Carnicero de pueblo
El tic tac del reloj
sigue su curso inexorable y lo percibe con mayor fuerza la lozanía, aquella de
que hacíamos gala en los años encantadores de la juventud, esa época dorada,
que igual que corcel, se aprestaba a mil batallas. El orgullo, no nos permitía
ver más allá de nuestro ego. Días con noches voluptuosas, cantos en el baño,
sueños inspirados en las Mil y una Noche; persecución de las niñas bellas del
colegio, acicalamiento extremo ante el espejo, admiración por Tarzán el Hombre
Mono, Mandrake, El Fantasma y tantos otros personajes inolvidables de tiras
cómicas. El correr del tiempo empaña y borra con crueldad las vivencias, las
cosas y los procederes. Lo que fue costumbre se vuelve estupidez y lo que se
amó, recuerdo.
Los niños de antaño, se
estremecían con los carritos de madera recubiertos de lata, los trompos
“mileteros” o lo rumbadores llamados
“silguitas” porque bailaban con la suavidad de una caricia. Aquella unión
infantil que acrecentaba la amistad de la “pisingaña” con el estribillo de:
“firolito firolito come mierda de pajarito; una dola canela, sobaco de vela…”;
al perdedor, se le ponía una pena, las risas no conocieron la tristeza. En la
memoria aún retumba el momento cruento en que los padres iban al boticario a
comprar el purgante, para preparar a los hijos, antes de iniciar las labores
estudiantiles; el acostumbrado era el quinopodio, de una efectividad
avasalladora, las lombrices no daban ni un brinco, salían arrojadas por
cantidades industriales; quedaba uno igual que el ángel de guarda.
Se extraña la inmensa
totuma llena de huequitos en que la madre guardaba las arepas “tela” y las
redondas para que se airearan y estuvieran frescas a la hora del consumo; no se
escucha el sonido rítmico de raspador que borraba los puntos negros del quemado.

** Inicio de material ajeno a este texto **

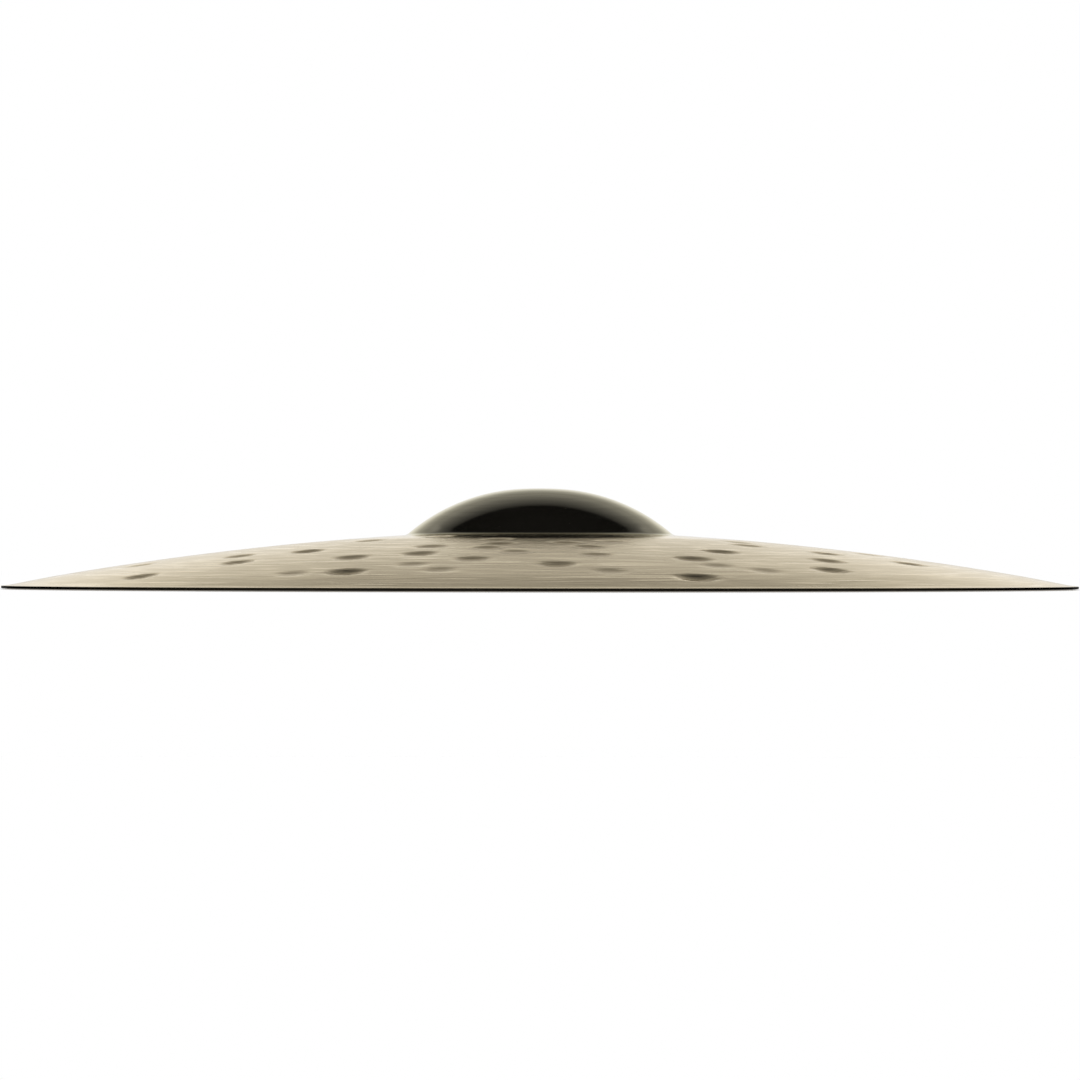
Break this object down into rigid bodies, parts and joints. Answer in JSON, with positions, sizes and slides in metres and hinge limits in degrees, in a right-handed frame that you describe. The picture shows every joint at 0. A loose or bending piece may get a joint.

No se vislumbra por rincón ninguno, la caja redonda de los polvos “Flores de
Niza” que embellecían el rostro amado de la progenitora, cuando había terminado
la agobiante tarea del hogar.
Támesis tertulia 2
Esa caja, que
esperábamos con ansia que llegara a su fin, para convertir sus dos tapas, en
nuestro teléfono, al unirlas con extenso hilo: ¿quién habla? Yo, ¿usted quién
es? Todo tenía ese sabor a sencillez, a ingenuidad, que son los componentes de
la felicidad sin máscaras; apartado todo de la superflua vanidad.